How on earth is moving smoke from one part of the kitchen to another part of the kitchen supposed to improve anything? Is your smoke alarm that location-sensitive? (What if there was a fire 20 feet away from the smoke alarm?) Will it be any easier to breathe?


AFAIK the only real purpose of the recirculating range hoods is to catch grease. And it sounds like GP's was missing the grease filter. (BTW, those get -really- gross pretty fast, it's worth cleaning them regularly)

You can get grease filters now with charcoal filters embedded within, and that might help a little bit with smoke.


Hey, at least they gave you that kindness. At the last place I lived, it was configured to spray everything all over the inside of the cabinet above the microwave.


Many years ago while helping fix up a friend's newly-bought house, I encountered the same thing, although fortunately it looked like it had never been used. My first thought was that it was somehow left unfinished for some reason, but apparently it's allowed, and even somewhat common.


Augh, that's horrible. I can only imagine the scene inside that cabinet...
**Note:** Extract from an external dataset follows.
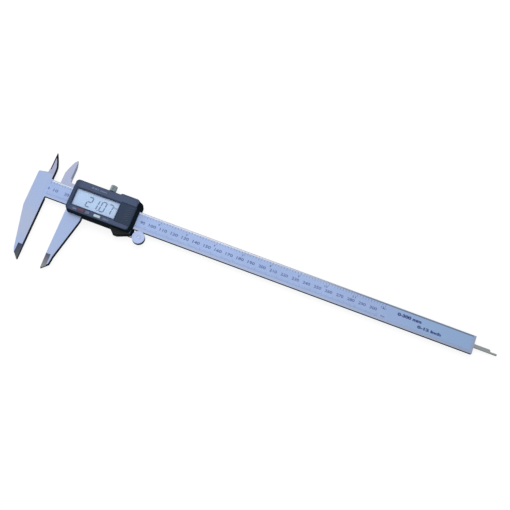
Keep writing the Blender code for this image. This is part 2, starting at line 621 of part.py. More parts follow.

Many just vent to the attic.


I run my bathroom fan for hours after I shower. Drywall is a sponge after all


Not painted properly, it isn’t. Moisture protection is one of the primary benefits of paint.


Unless you're using a speciality paint, latex is too porous (for vapor, not liquid water) and gypsum too large a chemical potential well.


Yeah, “properly” was doing some work in my response :) It helps to use a glossy paint, and to put that over wet-environment primer on top of wet-environment drywall.